Девушка начала собираться, на удивление быстро и толково, а я села оформлять необходимые бумаги.
В это время со стороны прихожей раздался звук открываемого замка, короткий диалог и в комнату вошел пожилой мужчина с осанкой и повадками бывшего военного, ушедшего в отставку в чине, эдак, подполковника. В небольшом свободном пространстве он выглядел громоздко, неуклюже и чувствовал себя приблизительно также.
- Папа, мне придется поехать к врачу, - осведомила его Жанна.
- Да, мне Алексей уже сказал. Здравствуйте, доктор.
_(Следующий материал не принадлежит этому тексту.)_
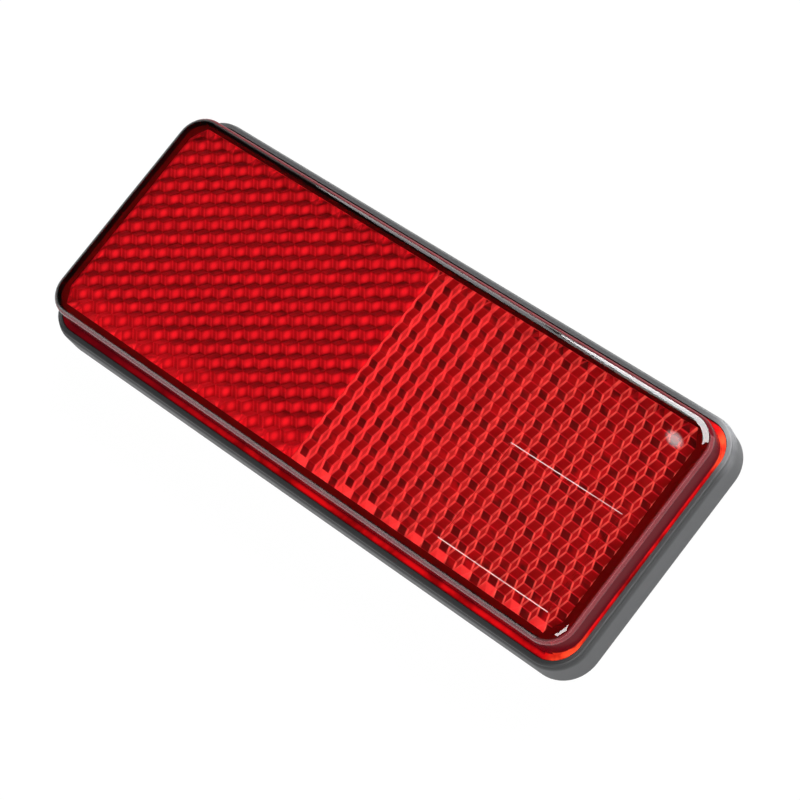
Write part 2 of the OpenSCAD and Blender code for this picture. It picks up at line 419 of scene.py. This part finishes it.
def wall_colour(tree, look, place):
    """The wall's deep red is darkened as painted shade, and leaking light is painted as a glow at
    its foot.
    """
    x, y, z = place
    foot_top = LENS_LOW.z + FOOT_HEIGHT
    end_lift = x.above(LENS_HIGH.x - 2 * MM) * FOOT_END_LIFT
    glow = (z - end_lift).ramp(foot_top + 0.35 * MM, foot_top)

    # The painted glow is uneven, keeps to a line along the sides, is orange at the right corners
    # and fades to the left
    uneven = tree.noise(330, 3).ramp(0.35, 0.62)
    off_line = abs(abs(y) - (LENS_HIGH.y - 0.38 * MM)).ramp(0.12 * MM, 0.4 * MM)
    sides = abs(x).below(LENS_HIGH.x - 3 * MM)
    corner = x.ramp(LENS_HIGH.x - 3 * MM, LENS_HIGH.x - 1 * MM) * abs(y).ramp(11 * MM, 14 * MM)
    leftwards = x.ramp(5 * MM, -38 * MM)
    foot = tree.mix_colour(uneven, scaled(look.foot_glow_colour, 0.35), look.foot_glow_colour)
    foot = tree.mix_colour(off_line * sides * 0.75, foot, look.wall_colour)
    foot = tree.mix_colour(corner * uneven * 0.8, foot, (1.0, 0.09, 0.03))
    foot = tree.mix_colour(leftwards * 0.85, foot, look.wall_colour)
    return tree.mix_colour(glow, look.wall_colour, foot)


def wall_zone(place):
    _, y, z = place
    far_rise = WALL_DEPTH - FAR_WALL_DEPTH
    top = y.above(FIELD_HALF_WIDTH) * far_rise + (FACE_Z - WALL_DEPTH)
    return (top - z).ramp(-0.1 * MM, 0.15 * MM)


def rim_glow_zone(place):
    """The band under the rounded edge of the face, where a red glow is painted under the highlight.
    """
    z = place[2]
    return z.ramp(FACE_Z - 0.3 * MM, FACE_Z - 0.6 * MM) * z.above(FACE_Z - 1.3 * MM)


def frame_line_glint(tree, place):
    """A fine pale line painted as a glint along the long sides of the raised frame, broken up in
    places.
    """
    _, y, z = place
    raised = z.above(FACE_Z + FRAME_LINE_HEIGHT / 2)
    gap = abs(abs(y - FRAME_Y) - FRAME_HALF_WIDTH)
    return raised * gap.ramp(0.08 * MM, 0.03 * MM) * tree.noise(240, 2).ramp(0.15, 0.5)


def reflection_spot(place):
    """A small pale spot near the far right corner of the face, a painted reflection."""
    x, y, z = place
    along = (x - REFLECTION_SPOT_X + (y - REFLECTION_SPOT_Y) * 0.4) / REFLECTION_SPOT_HALF_LENGTH
    across = (y - REFLECTION_SPOT_Y) / REFLECTION_SPOT_HALF_WIDTH
    return (along * along + across * across).ramp(1.0, 0.0) * z.above(FACE_Z - 0.02 * MM)


# Materials

def lens_material(look):
    """Clear red plastic. The light its cube-corner faces throw back and the highlights on their
    edges are painted.
    """
    material, tree = new_material("clear_red_plastic")
    place = tree.place()
    inside = prism_zone(look, place)
    colour, chain_highlight = prism_colour(tree, look, place)

    ripple = tree.bump(tree.noise(110, 1), 0.35, 0.03 * MM)
    clear = tree.surface(
        Base_Color=look.colour, Roughness=0.0, IOR=look.index, Transmission_Weight=1.0,
        Normal=ripple)
    prisms = tree.surface(Base_Color=colour, Roughness=0.35, IOR=look.index)
    # A painted red glow that tints the highlight on the rounded edge
    rim_glow = tree.surface(Base_Color=(0.42, 0.012, 0.03), Roughness=0.1, IOR=look.index)
    wall = tree.surface(
        Base_Color=wall_colour(tree, look, place), Roughness=0.25, IOR=look.index,
        Specular_IOR_Level=0.05)
    # Pale surface of the painted glint on the frame line and of the painted reflection spot
    white = tree.surface(Base_Color=(0.85, 0.72, 0.72), Roughness=0.4)

    body = tree.mix_surface(inside * chain_highlight.high(look.facet_share), clear, prisms)
    body = tree.mix_surface(rim_glow_zone(place) * 0.3 * (1 - inside), body, rim_glow)
    body = tree.mix_surface(wall_zone(place) * (1 - inside), body, wall)
    painted_glints = (frame_line_glint(tree, place) * 0.42).high(reflection_spot(place) * 0.2)
    tree.finish(tree.mix_surface(painted_glints, body, white))
    return material


def base_material(look):
    """Grey moulded rubber: a faint grain and an uneven sheen, with painted shade on the lip and a
    painted highlight on the far right corner.
    """
    material, tree = new_material("grey_rubber")
    x, y, z = tree.place()
    mottle = tree.noise(180, 4)
    colour = tree.mix_colour(mottle, scaled(look.colour, 0.9), scaled(look.colour, 1.12))

    # The lip that grips the lens is painted darker as shade, and the far side is darker too
    lip_shade = z.ramp(BASE_HIGH.z - 1.2 * MM, BASE_HIGH.z - 0.5 * MM) * y.ramp(14 * MM, 11 * MM)
    far_side = y.ramp(13 * MM, 15 * MM) * x.ramp(43 * MM, 35 * MM)
    colour = tree.mix_colour(lip_shade.high(far_side), colour, scaled(look.colour, 0.4))

    # The far right shoulder is painted pale as a highlight
    shoulder_highlight = (
        z.ramp(BASE_HIGH.z - 1.9 * MM, BASE_HIGH.z - 1.1 * MM)
        * (x + y).ramp(BASE_HIGH.x + 12 * MM, BASE_HIGH.x + 16 * MM)
        * mottle.ramp(0.3, 0.6)
    )
    colour = tree.mix_colour(shoulder_highlight * 0.6, colour, (0.22, 0.22, 0.23))
    tree.finish(tree.surface(
        Base_Color=colour, Roughness=mottle * 0.16 + 0.46, IOR=1.5, Specular_IOR_Level=0.3,
        Normal=tree.bump(tree.noise(2600, 3), 0.25, 0.03 * MM)))
    return material


def plate_material():
    """Satin red plastic of the backing plate, with the fine spark-eroded grain of its mould."""
    material, tree = new_material("plate_plastic")
    mottle = tree.noise(220, 3)
    colour = tree.mix_colour(mottle, (0.30, 0.012, 0.015), (0.38, 0.016, 0.02))
    tree.finish(tree.surface(
        Base_Color=colour, Roughness=mottle * 0.12 + 0.34, IOR=1.5,
        Normal=tree.bump(tree.noise(3200, 2), 0.2, 0.02 * MM)))
    return material


def nut_material(node):
    """Zinc plated steel, a little uneven, with a thread in the bore whose grooves are painted dark
    as shade.
    """
    material, tree = new_material("zinc_steel_" + node)
    low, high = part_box(node)
    x, y, z = tree.place()
    x = x - (low.x + high.x) / 2
    y = y - (low.y + high.y) / 2
    bore = radius(x, y).ramp(THREAD_REACH + 0.1 * MM, THREAD_REACH)
    turn = y.math("ARCTAN2", x) / math.tau
    thread = abs((z / THREAD_PITCH + turn).fraction() - 0.5) * 2
    mottle = tree.noise(900, 4)
    colour = tree.mix_colour(mottle, (0.56, 0.54, 0.47), (0.72, 0.71, 0.66))
    # The thread's grooves are painted dark as shade
    colour = tree.mix_colour(bore * (1 - thread) * 0.7, colour, (0.12, 0.11, 0.09))
    tree.finish(tree.surface(
        Base_Color=colour, Metallic=1.0, Roughness=mottle * 0.2 + 0.22,
        Normal=tree.bump(bore * thread + mottle * 0.04, 0.8, 0.3 * MM)))
    return material


def floor_material():
    """White floor that lights like a plain pale one and keeps a faint shadow."""
    material, tree = new_material("studio_floor")
    pale = tree.node("ShaderNodeBsdfDiffuse", None, {"Color": (0.8, 0.8, 0.8)})[0]
    white = tree.node("ShaderNodeEmission", None, {"Color": (1.0, 1.0, 1.0)})[0]
    rays = {output.socket.name: output for output in tree.node("ShaderNodeLightPath")}
    seen = rays["Is Camera Ray"].high(rays["Is Glossy Ray"]).high(rays["Is Transmission Ray"])
    tree.finish(tree.mix_surface(seen * 0.985, pale, white))
    return material


# Stage

def add_lamp(name, place, aim, size, power, roll=0.0):
    """A rectangular area lamp that looks at a point, turned about its line of sight by roll."""
    lamp = bpy.data.lights.new(name, "AREA")
    lamp.shape = "RECTANGLE"
    lamp.size, lamp.size_y = size
    lamp.energy = power
    holder = bpy.data.objects.new(name, lamp)
    bpy.context.scene.collection.objects.link(holder)
    way = Vector(aim) - Vector(place)
    turn = way.to_track_quat("-Z", "Y").to_matrix().to_4x4() @ Matrix.Rotation(roll, 4, "Z")
    holder.matrix_world = Matrix.Translation(place) @ turn
    return holder


def add_reflected_panel(name, place, aim, size, radiance, roll):
    """A panel that is only mirrored in glossy surfaces and lights nothing."""
    power = radiance * math.pi * size[0] * size[1]
    holder = add_lamp(name, place, aim, size, power, math.radians(roll))
    holder.visible_diffuse = False
    holder.visible_transmission = False
    holder.visible_camera = False


def add_lamps():
    add_lamp("back_softbox", *BACK_SOFTBOX).visible_glossy = False
    add_lamp("key_softbox", *KEY_SOFTBOX)
    for name, settings in PANELS.items():
        add_reflected_panel(name, *settings)


def add_floor():
    bpy.ops.object.select_all(action="DESELECT")
    bpy.ops.mesh.primitive_plane_add(size=FLOOR_SIZE, location=(0.0, 0.0, -FLOOR_DROP))
    floor = bpy.context.object
    floor.name = "studio_floor"
    floor.data.materials.append(floor_material())


def set_world(scene):
    """A white room: bright along the horizon, dim overhead, and plain white to the camera."""
    world = bpy.data.worlds.new("studio_world")
    scene.world = world
    tree = Tree(world)
    way = tree.node("ShaderNodeTexCoord")[0]
    height = tree.node("ShaderNodeSeparateXYZ", None, {"Vector": way})[2]
    glow = height.ramp(0.5, 0.2) * 0.95 + 0.03
    seen = tree.node("ShaderNodeLightPath")[0]
    room, white = [
        tree.node("ShaderNodeBackground", None, {"Color": (1.0, 1.0, 1.0), "Strength": strength})[0]
        for strength in (glow, 1.0)
    ]
    tree.node("ShaderNodeOutputWorld", None, {"Surface": tree.mix_surface(seen, room, white)})


def camera_matrix(look):
    """Where the camera stands and how it is turned."""
    side = Vector((math.sin(look.azimuth), -math.cos(look.azimuth), 0.0))
    back = side * math.cos(look.elevation) + Vector((0.0, 0.0, math.sin(look.elevation)))
    right = Vector((0.0, 0.0, 1.0)).cross(back).normalized()
    up = back.cross(right)
    turned_right = right * math.cos(look.roll) + up * math.sin(look.roll)
    turned_up = up * math.cos(look.roll) - right * math.sin(look.roll)
    turn = Matrix((turned_right, turned_up, back)).transposed().to_4x4()
    return Matrix.Translation(Vector(look.aim) + back * look.distance) @ turn


def add_camera(scene, look):
    camera = bpy.data.cameras.new("photo_camera")
    camera.sensor_width = SENSOR_WIDTH
    camera.lens = look.focal_length
    camera.clip_start = 0.01
    holder = bpy.data.objects.new("photo_camera", camera)
    scene.collection.objects.link(holder)
    holder.matrix_world = camera_matrix(look)
    scene.camera = holder


# Operators

class REFLECTOR_OT_lens(bpy.types.Operator):
    """Give the lens its clear red plastic and its prisms their edges"""
    bl_idname = "reflector.lens"
    bl_label = "Dress the lens"

    def execute(self, context):
        dress("lens", lens_material(context.scene.reflector_lens))
        return {"FINISHED"}


class REFLECTOR_OT_base(bpy.types.Operator):
    """Give the base its grey rubber"""
    bl_idname = "reflector.base"
    bl_label = "Dress the base"

    def execute(self, context):
        dress("base", base_material(context.scene.reflector_base))
        return {"FINISHED"}


class REFLECTOR_OT_plate(bpy.types.Operator):
    """Give the backing plate its satin plastic"""
    bl_idname = "reflector.plate"
    bl_label = "Dress the backing plate"

    def execute(self, context):
        dress("backing_plate", plate_material())
        return {"FINISHED"}


class REFLECTOR_OT_nuts(bpy.types.Operator):
    """Give the two nuts their zinc plated steel and the thread in their bores"""
    bl_idname = "reflector.nuts"
    bl_label = "Dress the nuts"

    def execute(self, context):
        for node in ("captive_nut_left", "captive_nut_right"):
            dress(node, nut_material(node))
        return {"FINISHED"}


class REFLECTOR_OT_stage(bpy.types.Operator):
    """Set up the floor, the soft lamps, the world and the camera"""
    bl_idname = "reflector.stage"
    bl_label = "Set the stage"

    def execute(self, context):
        add_floor()
        add_lamps()
        set_world(context.scene)
        add_camera(context.scene, context.scene.reflector_stage)
        context.scene.view_settings.view_transform = "Standard"
        return {"FINISHED"}


STEPS = (
    REFLECTOR_OT_lens, REFLECTOR_OT_base, REFLECTOR_OT_plate, REFLECTOR_OT_nuts,
    REFLECTOR_OT_stage,
)
SETTINGS = {"reflector_lens": LensLook, "reflector_base": BaseLook, "reflector_stage": StageLook}


class REFLECTOR_PT_panel(bpy.types.Panel):
    """Lists the steps that dress the reflector, and their settings"""
    bl_idname = "REFLECTOR_PT_panel"
    bl_label = "Rear reflector"
    bl_space_type = "VIEW_3D"
    bl_region_type = "UI"
    bl_category = "Reflector"

    def draw(self, context):
        for step in STEPS:
            self.layout.operator(step.bl_idname)
        for group in SETTINGS:
            holder = getattr(context.scene, group)
            box = self.layout.box()
            for name in holder.bl_rna.properties.keys():
                if name not in ("rna_type", "name"):
                    box.prop(holder, name)


CLASSES = (*SETTINGS.values(), *STEPS, REFLECTOR_PT_panel)


def register():
    for kind in CLASSES:
        bpy.utils.register_class(kind)
    for name, kind in SETTINGS.items():
        setattr(bpy.types.Scene, name, bpy.props.PointerProperty(type=kind))


def unregister():
    for name in SETTINGS:
        delattr(bpy.types.Scene, name)
    for kind in reversed(CLASSES):
        bpy.utils.unregister_class(kind)


def main():
    register()
    for step in STEPS:
        area, name = step.bl_idname.split(".")
        getattr(getattr(bpy.ops, area), name)()


if __name__ == "__main__":
    main()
Что-то серьезное?
- Ну, в больнице решат. Надо, чтобы … э… специалисты осмотрели, анализы взяли. Если ничего страшного, сегодня же и отпустят.
- А кто с ребенком останется? – поинтересовался мужчина с опаской ожидая ответа.
- Я его с собой возьму, - молодая мамочка уже засовывала в сумку рожок и памперсы.
- Вот вечно у вас все, не как у людей, - с явным облегчением проворчал дедушка и поспешно отступил, смущенно кашляя. Вместо него снова появился молодой человек и робко предложил:
- А может, я сам ее отвезу?
- Ладно, везите, - согласилась я, и написав на бумажке адрес больницы протянула вместе с направлением папочке, - Точно доберетесь? Не передумаете?
- Нет, что вы, доктор.
Минут через десять малыш стал выглядеть основательно упакованной частью багажа мамочки и вчетвером мы потихоньку спустились на улицу. Уже у потертой «копейки» нас нагнал запыхавшийся дед, он тащил сверток, судя по промасленной обертке – с бутербродами.
- Доча, а если тебя там оставят? Давай я с вами поеду, Леша же не сможет держать ребенка и вести одновременно.
- Папа, иди домой, с мамой кто-то должен остаться, - нежно отмахнулась девушка, - Я не надолго…
Только когда «жигуленок» четы скрылся за поворотом, я, почувствовав, как озябли пальцы державшие позабытую истлевшую сигарету, нырнула в машину.
Звук заводящегося мотора заставил вздрогнуть старика. Как будто очнувшись, он повернулся и побрел к подъезду, держа так и не отданный сверток.
Мне захотелось окликнуть его, сказать, что-то утешающее, например, что бывают вещи и похуже, и что все обойдется, но, не найдя правильных слов, я повернулась к Саше и продиктовала следующий адрес.